The U.S. dollar suffered a setback of sort in early trades Monday, but started edging higher post noon as traders looked ahead to the upcoming trade talks and the release of the minutes of the Federal Reserve's recent policy meeting.

Uncertainty about the trade talks between the U.S. and China making any significant progress weighed on equities and helped the dollar's modest uptick.

The minutes of the Federal Reserve's monetary policy meeting held on September 17 and 18, is due on Wednesday. Investors will be looking for clues about the central bank's outlook for further rate cuts in the near future.

The dollar index, which edged down 98.74 around mid morning, rose to 99.01 later on in the session and stayed firm thereafter. It was last seen at 98.97, up 0.16% from previous close.

Against the euro, the dollar recovered after weakening to 1.1001 and was up marginally in late afternoon trades with a unit of euro fetching $1.0972.

In economic news from Europe, Germany's factory orders declined at a slower pace of 0.6% in August, after having declined 2.1% in July. Economists had forecast a 0.4% drop.

Eurozone investor confidence weakened to its lowest since early 2013 in October on fears of recession despite stimulus measures announced by the European Central Bank, survey results from the behavioral research institute Sentix showed on Monday.

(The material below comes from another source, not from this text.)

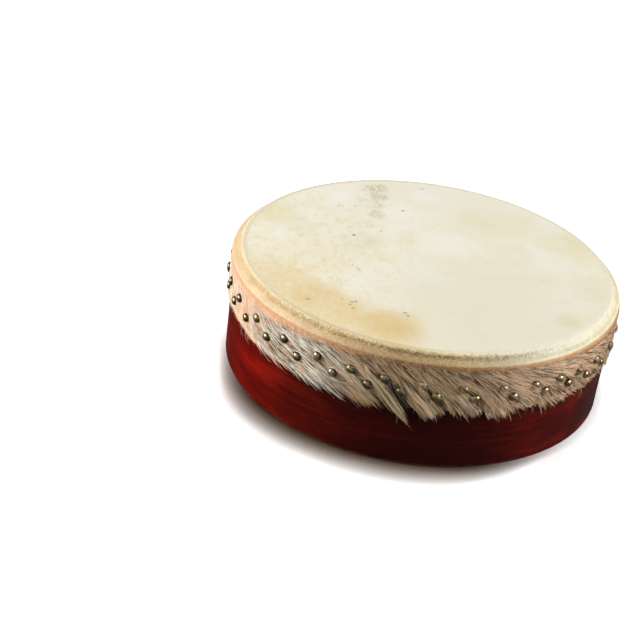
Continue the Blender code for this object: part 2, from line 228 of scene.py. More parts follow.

The pound sterling was weaker by about 0.3% with a single unit fetching $1.2298, as compared to $1.2334 on Friday.

The Japanese yen traded weak as well against the dollar, at 107.28 a dollar, down more than 0.3%, from late Friday's level of 106.93 yen a dollar.

The dollar was down marginally against the loonie and Swiss franc, with the respective pairs trading at 1.3307 and 0.9949, respectively.

Against the Aussie, the dollar was up by about 0.6% with the AUD-USD pair at 0.6730.

In U.S. economic news today, U.S. consumer credit climbed by $17.9 billion in August after surging up by a revised $23.0 billion in July, a report from the Federal Reserve showed.

Economists had expected credit to increase by $15.5 billion compared to the $23.3 billion spike originally reported for the previous month.

On the trade front, U.S. President Donald Trump said on Friday his administration had a "very good chance" of agreeing a trade deal.

Meanwhile, a report in Bloomberg, citing some people familiar with the discussions, said Chinese officials are reluctant to agree to a broad trade deal pursued by U.S. President Donald Trump.

Specifically, Premier Liu He is said to be ruling out commitments to reform Chinese government subsidies or industrial reform.